Interestingly enough, in the last two classes I have participated in through Regis, I have been asked to reflect on my experience as a student of writing. I have to admit, I found it quite odd.  Nobody had ever asked me to reflect on my experiences as a student; conversely, I was mostly asked to reflect on my practice as a teacher.  It was unchartered territory to analyze my literacy growth from the position of a young learner.  I can now see why the Regis instructors assigned this task.  In doing so, I have learned an extensive amount about how to teach writing...and how not to. 

You see, as a young student, my writing instruction was almost nonexistent.  I was merely given a topic, then told to write without any inspiration or instruction.  Later, when my paper was returned to me with copious red marks, corrections, and directives, I felt disheartened.  I also felt like an automaton.  As long as I fixed the things the teacher felt needed to be fixed, I would get a good grade.  I didn't have to think at all, just merely copy the teacher's carefully applied revisions and I was done!!  Then, as an older student, I was given templates with which to write detailed literary analyses and compose lengthy research papers.  Again, no instruction on how to use the template was given, nor was I guided on how to use other forms of writing (i.e. note-taking, outlining, paraphrasing) to begin to organize my thoughts as I prepared to write. 

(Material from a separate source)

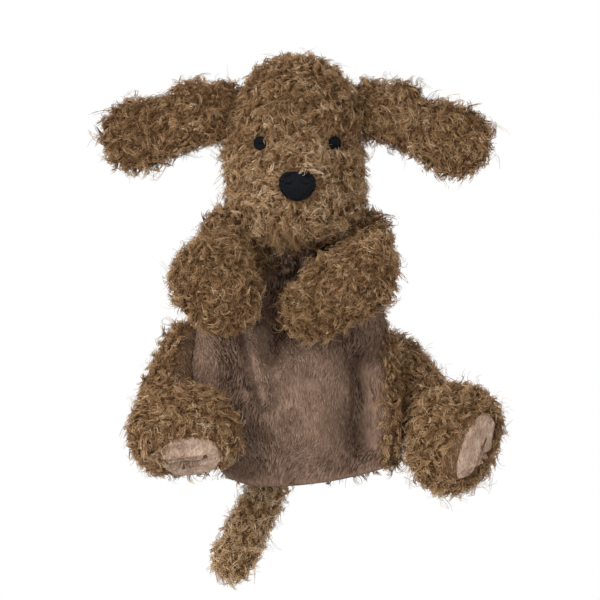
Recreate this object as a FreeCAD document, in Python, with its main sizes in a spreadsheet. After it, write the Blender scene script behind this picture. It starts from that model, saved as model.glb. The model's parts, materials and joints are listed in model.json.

Any quality instruction on writing was provided by my own experiences with books, by reading the work of published authors and thinking, "Ooo!  I love that sentence!  I'm trying to emulate that next time!"  By reading all the works of a particular author and recognizing his or her style, the craft and the syntax that made the text uniquely theirs.  By getting goosebumps after reading a sentence or paragraphy that moved me, and thinking I wanted to be able to do that too.  I realized, through my experience as a literature lover, that the best teacher of writing was writing itself, whether it be writing I enjoy from another author or by writing I compose as an inspired member of a literate community.  It is for that reason that I feel I am a competent writing teacher now:  I understand what inspires a writer, and I understand that burning urge to put pencil to paper and create.  I also understand the constriction and frustration experienced when given a prompt with which to write to...the very nature of writer's block, to me, is being blocked in by a narrow, uninteresting prompt.  And I understand the power of the red pencil; it's ability to either break a young writer's spirit or it's potential to be a teaching tool when coupled with thoughtful conversation with a more competent peer or teacher.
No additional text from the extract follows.